Akuisisi kapal induk bekas tak perlu dipandang sebagai langkah mundur, sebab bisa menjadi jembatan penguatan kekuatan maritim sembari membangun kapal induk nasional. TNI AL dapat memanfaatkan kapal induk bekas itu untuk membentuk kultur operasional kapal induk yang selama ini belum dimiliki Indonesia.
Langkah pemerintah mendukung konsep kapal induk dalam negeri wajib diberikan insentif riset, subsidi material, dan pengurangan pajak impor komponen strategis. Tidak hanya PT PAL, Republikorp sebagai pelaku swasta pun harus diberikan ruang bersaing sehat dalam proyek strategis ini.
Ketegangan di Laut Natuna Utara dan kawasan perbatasan Indonesia-Filipina menjadi alasan kuat mengapa Indonesia memerlukan kapal induk sebagai pusat kendali udara maritim. Dengan drone dan helikopter tempur, kapal induk akan meningkatkan pengendalian perairan strategis yang selama ini rentan pelanggaran.

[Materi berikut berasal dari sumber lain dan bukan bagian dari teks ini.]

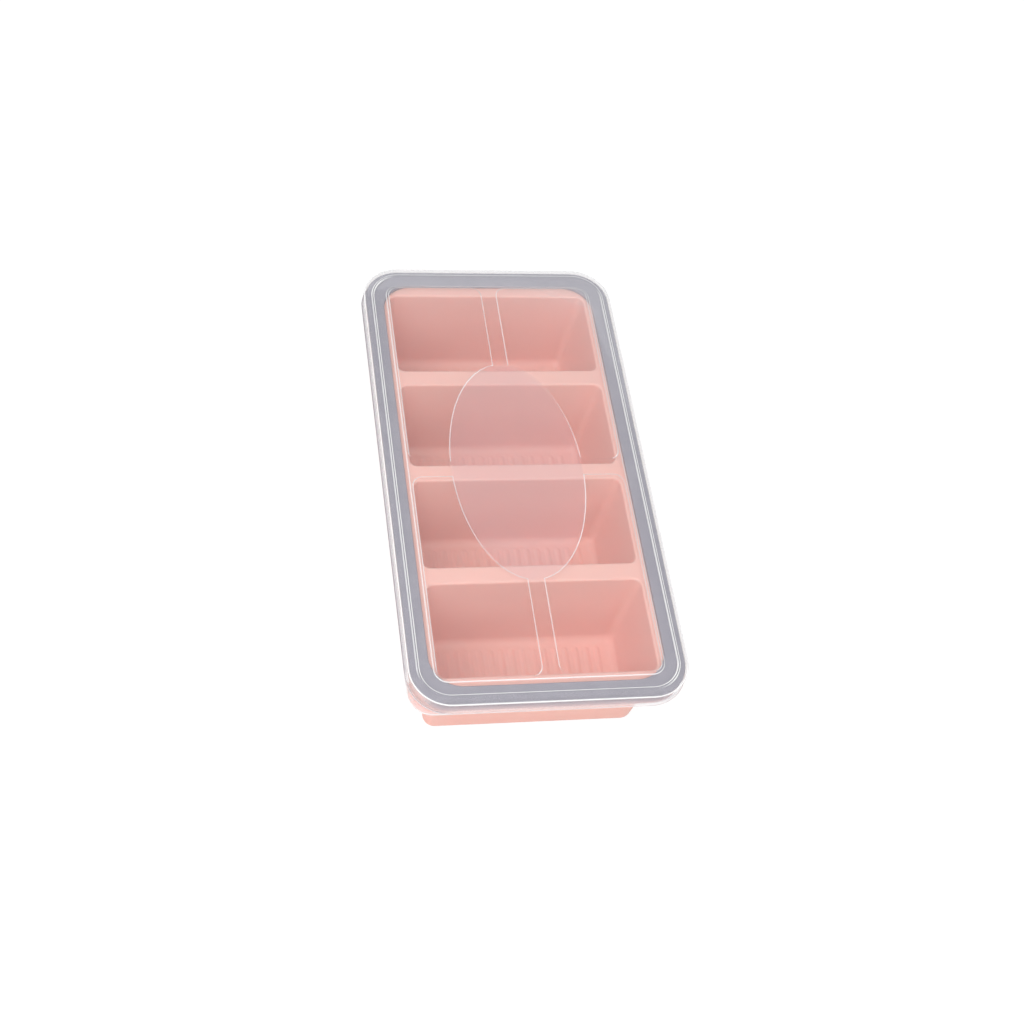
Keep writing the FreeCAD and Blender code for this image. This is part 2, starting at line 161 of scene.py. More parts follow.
class Net:
    """The node tree of one material or of the world."""

    def __init__(self, owner: Union[bpy.types.Material, bpy.types.World]) -> None:
        """Clear the owner's tree and start anew.

        Args:
            owner: The material or world.
        """
        owner.use_nodes = True
        self.tree = owner.node_tree
        self.tree.nodes.clear()

    def node(self, kind: str, settings: dict[str, Any], inputs: dict[Any, Any], output: Any = 0) -> Wire:
        """Add any node.

        Args:
            kind: The node's type.
            settings: Its properties, set first.
            inputs: Values or wires for its sockets, by name or number.
            output: The output to hand back, by name or number.

        Returns:
            The chosen output.
        """
        made = self.tree.nodes.new(kind)
        for name, value in settings.items():
            setattr(made, name, value)
        for name, value in inputs.items():
            if isinstance(value, Wire):
                self.tree.links.new(value.socket, made.inputs[name])
            else:
                made.inputs[name].default_value = value
        outputs = [socket for socket in made.outputs if socket.enabled]
        return Wire(self, outputs[output] if isinstance(output, int) else made.outputs[output])

    def place(self, scale: Triple = (1.0, 1.0, 1.0)) -> Wire:
        """Return the point on the object, in metres times a scale."""
        where = self.node("ShaderNodeTexCoord", {}, {}, "Object")
        return self.node("ShaderNodeMapping", {}, {"Vector": where, "Scale": scale})

    def noise(self, where: Wire, scale: float, detail: float = 3.0, roughness: float = 0.5) -> Wire:
        """Return a noise from 0 to 1 that repeats nowhere."""
        inputs = {"Vector": where, "Scale": scale, "Detail": detail, "Roughness": roughness}
        return self.node("ShaderNodeTexNoise", {}, inputs, "Fac")

    def mix(self, amount: Operand, first: Union[Wire, Colour], second: Union[Wire, Colour]) -> Wire:
        """Blend two colours: the first where the amount is 0, the second where it is 1."""
        inputs = {"Factor": amount, MIX_FIRST: first, MIX_SECOND: second}
        return self.node("ShaderNodeMix", {"data_type": "RGBA"}, inputs, "Result")

    def attribute(self, name: str) -> Wire:
        """Return a number that the mesh carries on its points."""
        return self.node("ShaderNodeAttribute", {"attribute_name": name}, {}, "Fac")

    def bump(self, height: Wire, strength: float, distance: float) -> Wire:
        """Return a normal that is roughened by a height."""
        inputs = {"Height": height, "Strength": strength, "Distance": distance}
        return self.node("ShaderNodeBump", {}, inputs, "Normal")

    def ray(self, kind: str) -> Wire:
        """Return 1 for rays of a kind and 0 for the others."""
        return self.node("ShaderNodeLightPath", {}, {}, kind)

    def principled(self, inputs: dict[str, Any]) -> Wire:
        """Add the main shader."""
        return self.node("ShaderNodeBsdfPrincipled", {}, inputs)

    def surface(self, shader: Wire, target: str = "ShaderNodeOutputMaterial") -> None:
        """Send a shader to the output."""
        out = self.tree.nodes.new(target)
        self.tree.links.new(shader.socket, out.inputs["Surface"])


# Finishes


class Finish(ABC):
    """A finish, which is one shader on every material that is made of it."""

    @abstractmethod
    def shader(self, net: Net) -> Wire:
        """Add the finish's nodes to a net and return its shader."""

    def material(self, name: str) -> bpy.types.Material:
        """Make a material of this finish.

        Args:
            name: The material's name.

        Returns:
            The material.
        """
        made = bpy.data.materials.new(name)
        net = Net(made)
        net.surface(self.shader(net))
        return made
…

Saat ini ASEAN hanya memiliki satu kapal induk aktif, yakni milik Thailand. Indonesia berpotensi menjadi kekuatan maritim terbesar kedua di kawasan bila mampu merealisasikan proyek ini, baik melalui pembelian kapal bekas maupun pembangunan baru.

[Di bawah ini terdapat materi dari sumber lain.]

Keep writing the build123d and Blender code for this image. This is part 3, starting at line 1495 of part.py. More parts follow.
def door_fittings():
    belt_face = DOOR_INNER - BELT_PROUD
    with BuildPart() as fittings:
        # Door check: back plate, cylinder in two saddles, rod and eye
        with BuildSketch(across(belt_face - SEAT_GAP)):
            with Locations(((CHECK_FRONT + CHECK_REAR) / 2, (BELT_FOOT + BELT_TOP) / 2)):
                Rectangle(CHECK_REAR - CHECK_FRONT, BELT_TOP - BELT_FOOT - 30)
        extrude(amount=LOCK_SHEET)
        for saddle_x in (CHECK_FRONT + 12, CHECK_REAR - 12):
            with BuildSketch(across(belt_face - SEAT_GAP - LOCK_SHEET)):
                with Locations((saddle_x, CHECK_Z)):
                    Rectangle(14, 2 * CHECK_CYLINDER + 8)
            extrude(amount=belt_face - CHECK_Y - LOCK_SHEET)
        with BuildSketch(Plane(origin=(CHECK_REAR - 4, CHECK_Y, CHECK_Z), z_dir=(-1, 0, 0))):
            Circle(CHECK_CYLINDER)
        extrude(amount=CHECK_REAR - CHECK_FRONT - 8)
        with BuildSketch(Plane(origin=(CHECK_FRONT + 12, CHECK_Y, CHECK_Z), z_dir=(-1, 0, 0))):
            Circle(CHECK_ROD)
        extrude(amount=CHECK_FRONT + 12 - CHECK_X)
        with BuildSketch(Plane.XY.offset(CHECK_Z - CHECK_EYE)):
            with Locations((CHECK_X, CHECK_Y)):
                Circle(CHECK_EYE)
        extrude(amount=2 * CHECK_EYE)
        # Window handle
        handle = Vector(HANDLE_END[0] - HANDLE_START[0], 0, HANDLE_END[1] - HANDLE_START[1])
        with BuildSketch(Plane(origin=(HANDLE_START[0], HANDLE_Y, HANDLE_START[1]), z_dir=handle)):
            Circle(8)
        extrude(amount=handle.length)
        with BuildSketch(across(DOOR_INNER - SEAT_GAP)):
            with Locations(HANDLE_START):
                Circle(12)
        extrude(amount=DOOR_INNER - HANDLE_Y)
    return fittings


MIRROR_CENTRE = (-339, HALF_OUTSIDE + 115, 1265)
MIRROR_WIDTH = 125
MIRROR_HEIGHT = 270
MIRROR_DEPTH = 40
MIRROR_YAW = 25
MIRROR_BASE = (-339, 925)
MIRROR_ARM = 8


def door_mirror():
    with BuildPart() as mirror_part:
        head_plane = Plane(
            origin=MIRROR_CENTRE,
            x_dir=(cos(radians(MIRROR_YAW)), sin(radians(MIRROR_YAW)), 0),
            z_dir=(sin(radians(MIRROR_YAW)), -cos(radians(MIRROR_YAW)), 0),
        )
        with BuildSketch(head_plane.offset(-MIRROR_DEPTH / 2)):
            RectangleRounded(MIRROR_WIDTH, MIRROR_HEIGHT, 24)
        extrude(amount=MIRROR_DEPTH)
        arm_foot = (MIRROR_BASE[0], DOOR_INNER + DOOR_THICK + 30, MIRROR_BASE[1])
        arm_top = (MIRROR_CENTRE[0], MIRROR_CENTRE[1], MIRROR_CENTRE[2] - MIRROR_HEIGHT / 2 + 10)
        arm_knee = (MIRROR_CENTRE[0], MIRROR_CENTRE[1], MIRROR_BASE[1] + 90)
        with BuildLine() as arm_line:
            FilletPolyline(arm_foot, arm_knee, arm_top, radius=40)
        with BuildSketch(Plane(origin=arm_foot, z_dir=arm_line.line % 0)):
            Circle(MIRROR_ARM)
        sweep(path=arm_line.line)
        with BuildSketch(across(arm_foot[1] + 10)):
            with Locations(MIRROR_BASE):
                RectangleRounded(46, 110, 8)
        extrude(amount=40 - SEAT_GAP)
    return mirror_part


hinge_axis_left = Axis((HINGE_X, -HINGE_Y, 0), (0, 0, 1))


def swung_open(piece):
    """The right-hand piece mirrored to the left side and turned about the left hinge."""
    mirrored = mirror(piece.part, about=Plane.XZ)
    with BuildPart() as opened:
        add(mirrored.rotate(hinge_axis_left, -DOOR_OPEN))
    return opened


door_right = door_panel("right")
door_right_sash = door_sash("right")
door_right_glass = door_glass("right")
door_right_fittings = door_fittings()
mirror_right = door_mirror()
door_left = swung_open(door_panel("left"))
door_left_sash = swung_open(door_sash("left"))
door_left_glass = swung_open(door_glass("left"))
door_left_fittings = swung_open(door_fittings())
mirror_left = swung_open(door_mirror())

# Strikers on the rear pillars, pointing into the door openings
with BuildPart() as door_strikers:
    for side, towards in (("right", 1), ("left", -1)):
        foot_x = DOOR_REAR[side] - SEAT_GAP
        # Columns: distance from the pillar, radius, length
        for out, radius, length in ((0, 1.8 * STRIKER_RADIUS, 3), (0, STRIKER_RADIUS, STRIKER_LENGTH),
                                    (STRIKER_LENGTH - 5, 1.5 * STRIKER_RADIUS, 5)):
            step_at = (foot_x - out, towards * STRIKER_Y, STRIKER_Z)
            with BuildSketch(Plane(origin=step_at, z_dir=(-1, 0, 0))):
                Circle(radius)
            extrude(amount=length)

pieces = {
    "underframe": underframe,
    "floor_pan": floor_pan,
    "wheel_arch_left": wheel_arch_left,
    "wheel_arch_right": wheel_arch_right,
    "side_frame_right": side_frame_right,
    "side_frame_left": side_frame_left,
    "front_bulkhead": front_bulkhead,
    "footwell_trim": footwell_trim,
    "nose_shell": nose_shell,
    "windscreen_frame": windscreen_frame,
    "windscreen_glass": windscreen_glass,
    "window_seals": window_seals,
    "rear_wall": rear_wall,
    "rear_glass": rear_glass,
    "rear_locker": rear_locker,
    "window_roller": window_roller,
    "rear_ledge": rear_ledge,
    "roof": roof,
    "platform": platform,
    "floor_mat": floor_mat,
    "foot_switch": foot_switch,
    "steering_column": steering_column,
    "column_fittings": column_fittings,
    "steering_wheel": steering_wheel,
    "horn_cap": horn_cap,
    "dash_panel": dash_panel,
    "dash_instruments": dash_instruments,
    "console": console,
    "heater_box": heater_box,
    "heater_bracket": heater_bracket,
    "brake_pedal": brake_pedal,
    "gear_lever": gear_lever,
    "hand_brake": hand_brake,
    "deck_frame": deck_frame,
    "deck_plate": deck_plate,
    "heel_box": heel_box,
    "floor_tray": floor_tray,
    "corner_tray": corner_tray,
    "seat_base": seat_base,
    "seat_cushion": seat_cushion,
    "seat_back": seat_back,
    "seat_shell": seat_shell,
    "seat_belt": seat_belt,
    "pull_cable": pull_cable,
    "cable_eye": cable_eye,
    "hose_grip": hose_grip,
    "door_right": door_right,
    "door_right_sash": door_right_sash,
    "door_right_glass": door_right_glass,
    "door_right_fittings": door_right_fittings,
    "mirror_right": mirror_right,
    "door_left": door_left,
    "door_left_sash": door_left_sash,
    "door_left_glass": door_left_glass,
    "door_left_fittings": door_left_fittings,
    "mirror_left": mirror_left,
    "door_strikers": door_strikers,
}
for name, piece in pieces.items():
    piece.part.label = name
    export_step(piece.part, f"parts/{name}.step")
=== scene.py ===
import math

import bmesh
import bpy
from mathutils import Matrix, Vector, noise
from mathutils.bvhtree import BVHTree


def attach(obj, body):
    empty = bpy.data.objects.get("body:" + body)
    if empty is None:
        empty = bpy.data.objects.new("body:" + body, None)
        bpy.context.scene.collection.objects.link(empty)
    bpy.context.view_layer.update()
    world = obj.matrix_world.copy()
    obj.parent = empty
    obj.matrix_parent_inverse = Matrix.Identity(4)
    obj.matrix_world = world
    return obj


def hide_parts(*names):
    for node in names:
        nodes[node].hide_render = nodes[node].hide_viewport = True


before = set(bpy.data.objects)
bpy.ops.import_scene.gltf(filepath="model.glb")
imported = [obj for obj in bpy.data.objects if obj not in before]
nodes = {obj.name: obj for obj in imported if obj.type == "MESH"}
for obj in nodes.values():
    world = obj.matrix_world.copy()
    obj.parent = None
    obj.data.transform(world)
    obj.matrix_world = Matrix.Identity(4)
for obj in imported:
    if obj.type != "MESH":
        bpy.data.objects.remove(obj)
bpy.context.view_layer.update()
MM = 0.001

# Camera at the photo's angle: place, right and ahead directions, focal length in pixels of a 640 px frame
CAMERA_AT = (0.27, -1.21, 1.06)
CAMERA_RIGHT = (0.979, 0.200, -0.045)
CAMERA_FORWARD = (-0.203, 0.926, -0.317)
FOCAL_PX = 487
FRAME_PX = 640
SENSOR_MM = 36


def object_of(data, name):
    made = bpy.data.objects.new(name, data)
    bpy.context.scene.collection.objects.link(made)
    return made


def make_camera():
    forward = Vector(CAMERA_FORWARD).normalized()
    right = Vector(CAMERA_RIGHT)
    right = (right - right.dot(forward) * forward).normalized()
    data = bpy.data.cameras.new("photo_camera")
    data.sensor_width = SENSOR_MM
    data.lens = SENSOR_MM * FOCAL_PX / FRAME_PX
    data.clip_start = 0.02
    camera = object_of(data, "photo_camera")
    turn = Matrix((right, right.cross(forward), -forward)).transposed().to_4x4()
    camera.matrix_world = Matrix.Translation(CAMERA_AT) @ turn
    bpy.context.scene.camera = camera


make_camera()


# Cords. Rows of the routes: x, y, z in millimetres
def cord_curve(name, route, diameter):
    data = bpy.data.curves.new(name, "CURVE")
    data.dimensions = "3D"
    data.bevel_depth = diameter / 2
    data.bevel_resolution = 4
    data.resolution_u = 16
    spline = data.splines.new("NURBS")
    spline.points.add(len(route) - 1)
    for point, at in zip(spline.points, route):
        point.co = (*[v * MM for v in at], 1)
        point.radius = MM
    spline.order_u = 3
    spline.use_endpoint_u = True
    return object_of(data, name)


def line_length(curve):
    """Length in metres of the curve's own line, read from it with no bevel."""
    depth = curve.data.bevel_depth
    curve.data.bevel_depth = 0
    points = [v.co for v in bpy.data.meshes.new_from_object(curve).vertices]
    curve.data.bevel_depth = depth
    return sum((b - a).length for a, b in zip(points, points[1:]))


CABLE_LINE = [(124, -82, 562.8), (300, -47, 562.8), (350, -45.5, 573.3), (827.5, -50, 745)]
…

Yang tak kalah penting, pembangunan kapal induk dalam negeri akan menciptakan efek berganda bagi industri nasional. Galangan kapal, produsen senjata, industri baja maritim, sistem radar, hingga lembaga riset akan ikut terdorong maju seiring dengan berkembangnya proyek ini.
Proyek ini juga membuka peluang bagi Indonesia untuk mengekspor kapal induk ringan berbasis drone carrier ke negara-negara sahabat di ASEAN atau Afrika yang memiliki keterbatasan alutsista maritim. Posisi Indonesia sebagai produsen kapal induk ringan regional bisa tercipta dalam 7-10 tahun ke depan.
Pemerintah seyogianya membentuk tim koordinasi nasional proyek kapal induk yang melibatkan TNI AL, Kementerian Pertahanan, Kemenperin, PT PAL, Defend ID, dan pelaku swasta. Skema kerja terpadu ini akan menghindarkan tumpang tindih kepentingan serta mempercepat perwujudan kapal induk nasional.
Dalam hal perancangan teknis, Indonesia dapat mengambil referensi dek ski jump ala Canberra Class Australia atau dek datar seperti kapal induk Prancis Mistral Class. Kedua tipe itu dinilai sesuai untuk perairan Nusantara yang lebih cocok dengan kapal induk helikopter daripada kapal induk jet tempur.
Ke depan, tak hanya kapal induk besar, Indonesia bisa mengembangkan drone carrier, yakni kapal induk ringan berisi drone tempur dan pengintai yang lebih murah operasionalnya, namun sangat efektif untuk patroli perairan ALKI.
Republikorp dan PT PAL dapat membagi tugas pengembangan: Republikorp memfokuskan diri di kapal induk drone, sementara PT PAL memproduksi kapal induk helikopter multiperan. Dengan begitu, Indonesia akan punya dua jenis kapal induk sesuai kebutuhan kawasan.
Kementerian Pertahanan dapat memanfaatkan kerja sama teknologi dengan negara mitra seperti Italia, Turki, Korea Selatan, atau Tiongkok yang telah berpengalaman membangun kapal induk modern. Transfer teknologi dan alih keahlian harus menjadi syarat mutlak setiap proyek kapal induk yang masuk ke Indonesia.
Saat ini momentum Indonesia membangun kekuatan maritim sudah di depan mata. Baik dengan mengakuisisi kapal induk bekas maupun membangun kapal induk dalam negeri, keduanya penting untuk menopang kekuatan pertahanan dan diplomasi maritim Nusantara di era Indo-Pasifik yang kian memanas.